Career after Dartmouth: “I went to UNH for my MBA, and went to work for my family’s paper and packaging business on the New Hampshire seacoast. The business grew a great deal while I worked there, and I traveled all over the world in a sales and marketing capacity. I did that for about 20 years. I also served in the New Hampshire state legislature and have advised legislative, gubernatorial, and presidential campaigns. I now run a public-affairs consultancy focused on healthcare.”

Life in the Upper Valley: “My wife and I built a second home in the area 24 years ago while we lived on the Seacoast. We moved here full time nine years ago. The Upper Valley is a great place to be.”

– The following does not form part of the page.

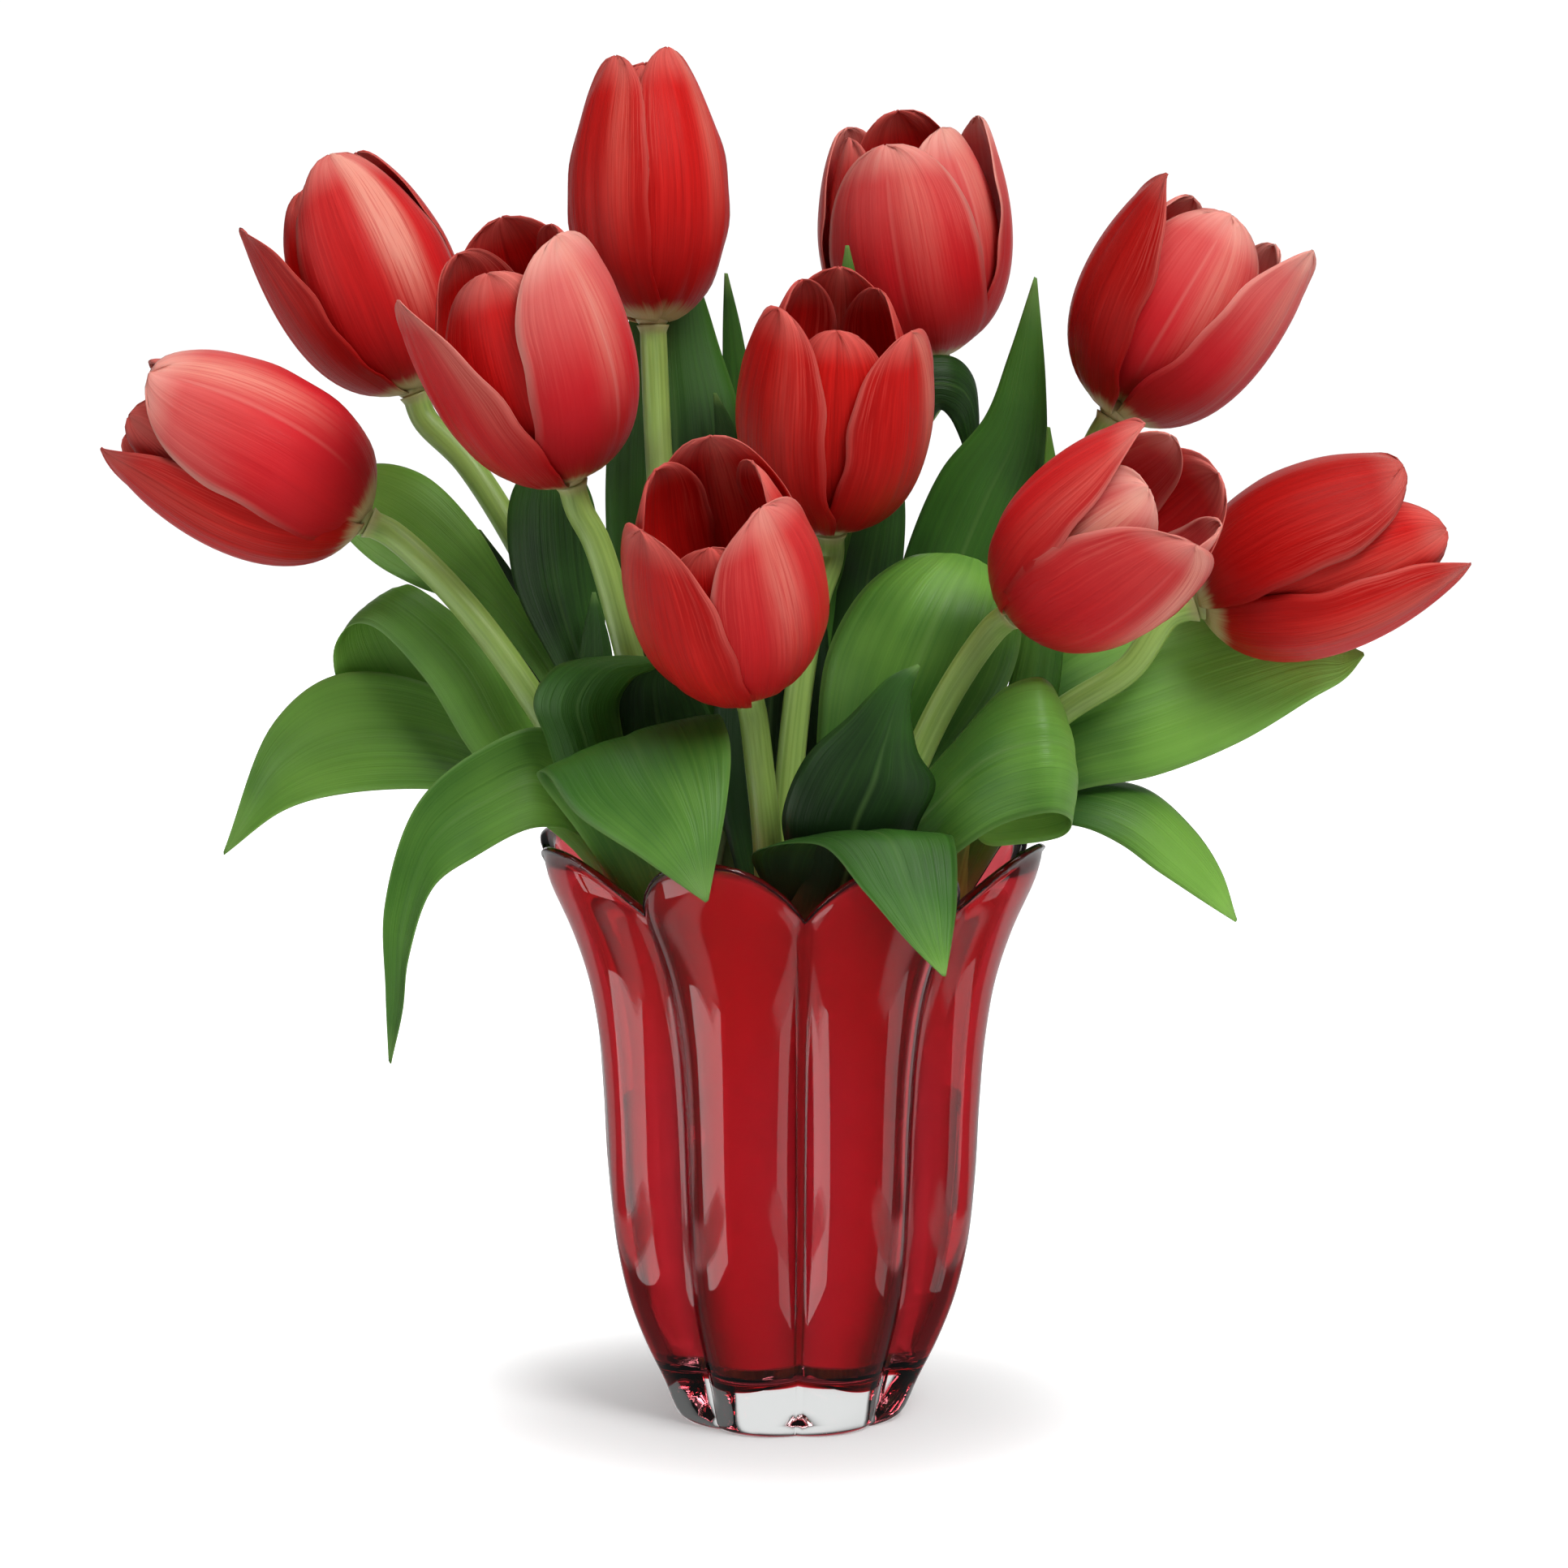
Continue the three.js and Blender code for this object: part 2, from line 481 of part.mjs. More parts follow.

On his start in the information booth: “I started about four years ago – I honestly don’t even remember how I found out about it. John Engelman ’68 trained me.”

“It’s a labor of love. It’s the best job on campus and the best office. You meet some really interesting people from around the world – both prospective students and visitors to the area. I like to think that I’m an ambassador for both Dartmouth and the town of Hanover.”

On downtime in the booth: “I read, and occasionally bring in music.  A couple of weeks ago I was listening to the Grateful Dead in honor of their farewell tour. Someone came in to ask a question and I turned it off, and he said “No, no! Don’t turn off the Dead!”

Most memorable question asked by a visitor: “One guy from Texas was passing through. He asked me how large the Green was – when I couldn’t answer he was very disappointed. He told me he was going to lunch at Molly’s and expected an answer when he came back. I looked it up and was able to give him the answer when he came back. It’s five acres. I was also stumped by a carful of older women looking for the orchid collection. I didn’t know we had one, but it turns out we do, and it’s quite remarkable.”

On visitors from afar: “People truly come from all over the world. One day I met three visitors from Japan, all here separately.  I’ve spent a great deal of time in Japan and really enjoy the country and culture, so that was fun. I know enough of the language that we were able to chat a little bit.”